To which the company responded: While we can understand the rationale of this question, it relates to two very different issues. The option program was adopted by UPG to provide a portion of employee compensation in the form of stock options, as well as a way of motivating employees. Having a management team and workforce motivated to perform and achieve revenue growth, control costs and ultimately generates higher profits to the benefit of all shareholders is essential to the long-term success of UPG. With the original options having a strike price so far from current market price, this plan was not accomplishing it’s purpose of motivating performance and providing a portion of compensation to employees, the Board’s actions served to correct this situation so the plan may accomplish these goals.
I originally wrote: As the current CEO is just 38 years old, he likely attained his position with a little hard work and a whole lot of nepotism; his father-in-law is Chairman of the Board, with beneficial ownership of 45% of the company.
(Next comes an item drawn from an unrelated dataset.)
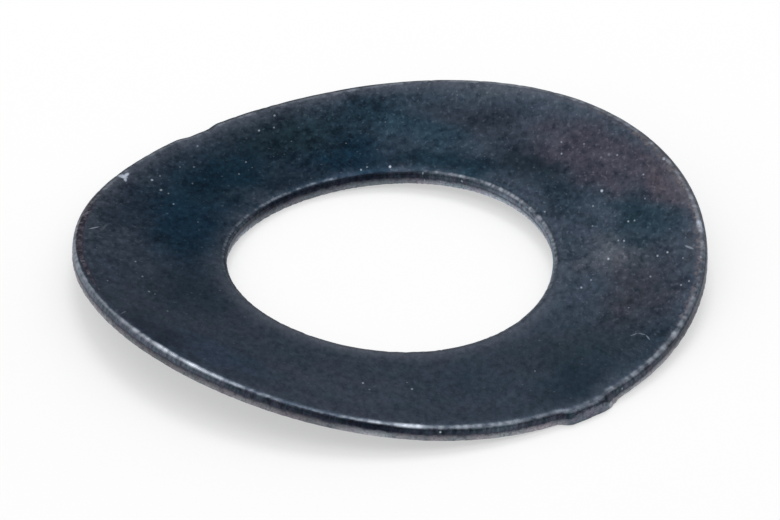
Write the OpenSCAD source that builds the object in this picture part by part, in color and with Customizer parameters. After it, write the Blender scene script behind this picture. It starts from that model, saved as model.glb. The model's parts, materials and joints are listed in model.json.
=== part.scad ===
// Curved spring washer. A round blank is punched from spring strip, then bent to a single arc.
// It stands on the middle of the arc with its hollow side up, as it lies on a bench.
// Sizes are in millimetres. X runs across the arc, Y along the line it is bent about, and Z up
// the bore. The origin is on the surface it stands on, under the middle of the bore.

/* [Washer] */
// Outside diameter of the blank while it is flat
outer_d = 20; // [17:0.1:26]
// Diameter of the bore that the screw passes through
bore_d = 10.25; // [7:0.05:13]
// Thickness of the spring strip
strip_t = 0.5; // [0.4:0.05:0.8]
// Radius of the bend, to the middle of the strip's thickness
bend_r = 37.5; // [28:0.5:90]

/* [Punched edge] */
// Width of the edge that the punch drew down, on the hollow side
roll_w = 0.3; // [0.1:0.05:0.5]
// Height that the rolled edge drops over that width
roll_h = 0.12; // [0.06:0.01:0.18]
// Rounding of the lower edge, left by tumbling
lower_r = 0.03; // [0.01:0.005:0.06]
// Share of the wall between those two edges that was sheared smooth; the rest was torn
sheared_share = 0.35; // [0.3:0.05:0.8]
// How far the torn band falls back by the time it reaches the underside
tear_back = 0.03; // [0.01:0.005:0.06]

/* [Bridge that broke proud, on the -Y side] */
// Width of the bridge that held the blank in its strip
bridge_w = 1.6; // [1:0.1:2.4]
// How far its middle is from the bend line, along the edge
bridge_shift = -0.18; // [-0.4:0.02:0.4]
// How far the broken stub still stands out of the edge
stub_out = 0.12; // [0:0.01:0.25]
// How much further out its foot is, torn at a slant
stub_slant = 0.12; // [0:0.01:0.2]
// Length over which the edge eases out to the stub, at its -X end
stub_rise = 0.5; // [0.2:0.05:0.9]
// Length over which the stub's top falls away again, at its +X end
stub_fall = 0.3; // [0.2:0.05:0.8]
// The same for its foot, which runs on further
foot_fall = 1.05; // [0.2:0.05:1.2]

/* [Bridge that broke deep, on the +Y side] */
// Width of the bite that this bridge took out of the edge
bite_w = 1.15; // [0.8:0.05:2]
// Depth of the bite
bite_in = 0.12; // [0:0.01:0.25]
// Length over which the edge eases into the bite at both ends
bite_ease = 0.6; // [0.2:0.05:1]

/* [Smoothness] */
// Steps round each half of the washer, between its two bridge marks
half_steps = 52; // [40:2:60]
// Steps across each bridge mark
mark_steps = 20; // [12:2:24]
// Rings between the rolled edge of the bore and that of the outside
face_rings = 6; // [4:1:7]
// Steps in the rolled edge
roll_steps = 5; // [3:1:6]
// Steps in the rounding of the lower edge
lower_steps = 2; // [1:1:3]

/* [Hidden] */

outer_r = outer_d / 2;
bore_r = bore_d / 2;
half_t = strip_t / 2;

// Stock on the sheared band of the bore, which the bore's own cylinder trues to a round land
bore_stock = 0.06;
// Clearance of the rolled edge and the torn band outside that land
land_step = 0.01;
// Sides that this cylinder is drawn with
bore_sides = 120;

// Height of the line where the sheared band ends and the torn band starts
torn_top = half_t - roll_h - sheared_share * (strip_t - roll_h - lower_r);

// Angle from a bridge mark's middle to the far end of its easing, on the outside edge
mark_half = max(
    (bridge_w + stub_rise) / 2 - bridge_shift,
    (bridge_w - stub_fall) / 2 + max(stub_fall, foot_fall) + bridge_shift,
    (bite_w + bite_ease) / 2);
mark_angle = mark_half / outer_r * 180 / PI;

// Angles of the sections, closer together where the bridges were
function span(from, to, steps) = [for (k = [0 : steps - 1]) from + k * (to - from) / steps];
angles = concat(
    span(90 - mark_angle, 90 + mark_angle, mark_steps),
    span(90 + mark_angle, 270 - mark_angle, half_steps),
    span(270 - mark_angle, 270 + mark_angle, mark_steps),
    span(270 + mark_angle, 450 - mark_angle, half_steps));

// A punched edge from the top face down to the underside. Each pair holds how far back from
// the sheared wall it is, and its height above the middle of the strip.
rolled = [for (k = [0 : roll_steps]) let (a = 90 * k / roll_steps)
    [roll_w * (1 - sin(a)), half_t - roll_h * (1 - cos(a))]];
torn = [for (k = [lower_steps : -1 : 0]) let (a = 90 * k / lower_steps)
    [tear_back + lower_r * (1 - sin(a)), lower_r * (1 - cos(a)) - half_t]];
outer_edge = concat(rolled, [[0, torn_top]], torn);
bore_edge = concat(rolled, [
    [-bore_stock, half_t - roll_h - land_step],
    [-bore_stock, torn_top + land_step],
    [0, torn_top]], torn);

// 0 before the start of an easing, 1 beyond its length, and smooth in between
function eased(from_start, length) = let (x = from_start / length)
    x <= 0 ? 0 : x >= 1 ? 1 : x * x * (3 - 2 * x);

// Distance along the outside edge from a mark's middle
function along_edge(angle, middle) = outer_r * (angle - middle) * PI / 180;

// How far the stub stands out at this distance along the edge, at this share of the depth
function stub(s, depth) =
    let (fall = stub_fall + (foot_fall - stub_fall) * depth)
    eased(s + (bridge_w + stub_rise) / 2, stub_rise)
    * (1 - eased(s - (bridge_w - stub_fall) / 2, fall))
    * (stub_out + stub_slant * depth);

// How deep the bite is at this distance along the edge
function bite(s) = bite_in * (1 - eased(abs(s) - (bite_w - bite_ease) / 2, bite_ease));

// How far the bridge marks move the outside edge, at this angle and height
function mark(angle, height) =
    stub(along_edge(angle, 270) - bridge_shift, (half_t - height) / strip_t)
    - bite(along_edge(angle, 90));

// The ring's section at one angle, as pairs of radius and height: along the top from the bore,
// down the outside edge, back along the underside and up the wall of the bore
ring_in = bore_r + land_step + roll_w;
ring_out = outer_r - roll_w;
rings = [for (k = [1 : face_rings - 1]) ring_in + k * (ring_out - ring_in) / face_rings];
function reversed(list) = [for (k = [len(list) - 1 : -1 : 0]) list[k]];
function section(angle) = concat(
    [for (r = rings) [r, half_t]],
    [for (e = outer_edge) [outer_r - e[0] + mark(angle, e[1]), e[1]]],
    [for (r = reversed(rings)) [r, -half_t]],
    [for (e = reversed(bore_edge)) [bore_r + land_step + e[0], e[1]]]);

// A point of the flat blank, carried round the bend. The top face is on the inside of the bend.
function bent(radius, angle, height) =
    let (turn = radius * cos(angle) / bend_r * 180 / PI, reach = bend_r - height)
    [reach * sin(turn), radius * sin(angle), bend_r + half_t - reach * cos(turn)];

// The whole ring: one section at each angle, joined to the next by pairs of triangles
module bent_blank() {
    sections = [for (a = angles) [for (p = section(a)) bent(p[0], a, p[1])]];
    size = len(sections[0]);
    count = len(sections);
    polyhedron(
        points = [for (s = sections) each s],
        faces = [for (i = [0 : count - 1], j = [0 : size - 1])
            let (
                here = i * size + j,
                here_on = i * size + (j + 1) % size,
                next = (i + 1) % count * size + j,
                next_on = (i + 1) % count * size + (j + 1) % size)
            each [[here, next, next_on], [here, next_on, here_on]]],
        convexity = 6);
}

// The finished washer: the bore runs true through the bent ring
module washer() {
    color("#39444e")
    difference() {
        bent_blank();
        translate([0, 0, -strip_t]) cylinder(r = bore_r, h = outer_r, $fn = bore_sides);
    }
}

washer();
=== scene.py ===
# %% [markdown]
# # A curved spring washer in blackened steel
# The part is one piece of spring strip, about 20 mm across and half a millimetre thick. It was
# punched out as a flat ring, bent to a single arc, hardened, and blackened in a salt bath.
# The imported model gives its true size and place, so everything below is fitted to that frame.

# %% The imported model
import json
import math

import bpy
import numpy as np
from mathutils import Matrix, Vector


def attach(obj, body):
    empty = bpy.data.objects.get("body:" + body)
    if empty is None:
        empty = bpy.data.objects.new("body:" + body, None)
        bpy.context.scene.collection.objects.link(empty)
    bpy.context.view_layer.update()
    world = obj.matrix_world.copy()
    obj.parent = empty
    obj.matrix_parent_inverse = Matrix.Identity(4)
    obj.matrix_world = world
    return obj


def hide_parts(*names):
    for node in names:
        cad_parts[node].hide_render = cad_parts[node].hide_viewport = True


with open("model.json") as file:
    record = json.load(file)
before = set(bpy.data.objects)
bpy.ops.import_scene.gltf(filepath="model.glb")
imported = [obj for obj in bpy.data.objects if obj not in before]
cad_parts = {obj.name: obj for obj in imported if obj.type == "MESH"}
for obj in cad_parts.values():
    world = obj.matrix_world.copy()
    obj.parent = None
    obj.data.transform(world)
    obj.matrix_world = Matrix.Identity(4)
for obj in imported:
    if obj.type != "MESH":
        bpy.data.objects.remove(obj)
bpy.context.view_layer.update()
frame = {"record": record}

# %% [markdown]
# ## Sizes
# All sizes are those of the flat blank, in millimetres, as a toolmaker would write them. A point
# of the blank has a place along X, a place along Y and a height above the middle of the strip.
# One function then carries every point round the bend. Working flat and bending last is how the
# real washer was made, and it keeps the edges simple: each is the same section swept round.

# %% Sizes of the blank, and the bend
MM = 0.001
OUTER_R = 10.0
BORE_R = next(m for m in frame["record"]["mounts"] if m["name"] == "bore")["dims"]["r_mm"]
STRIP_T = 0.5
HALF_T = STRIP_T / 2
BEND_R = 37.5


def bend(along, across, height):
    """Carries points of the flat blank round the bend. The hollow side is up."""
    turn = along / BEND_R
    reach = BEND_R - height
    return reach * np.sin(turn), across, BEND_R + HALF_T - reach * np.cos(turn)


arc_height = bend(np.float64(OUTER_R), 0, HALF_T)[2]
print("height of the bent blank, mm:", round(float(arc_height), 3))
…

To which the company responded:...[W]e have disclosed this relationship in UPG’s SEC filings, but it is certainly an issue that raises concerns among investors. I would point to a number of factors that suggest concerns over potential “nepotism” are misplaced. When Ian was elevated to the CEO position, he was named interim CEO, and his performance was subsequently evaluated by the entire board. Only after that interim period was Ian named permanent CEO with the approval of the entire Board. Second, I would also point out that Ian has been with UPG for more than 10 years, serving in a variety of roles, and was responsible for leading UPG through the IPO process. Finally, I would point to the Company’s performance since he took over as CEO. Despite the difficult economic environment, Ian has led UPG to new growth and record earnings, which benefits all shareholders regardless of the relationship between Ian and Mr. Tan.
Do readers have an interest in seeing more "management response" posts such as this one from other companies that are discussed on this site, or would they prefer that managements' opinions be left to the companies' own releases?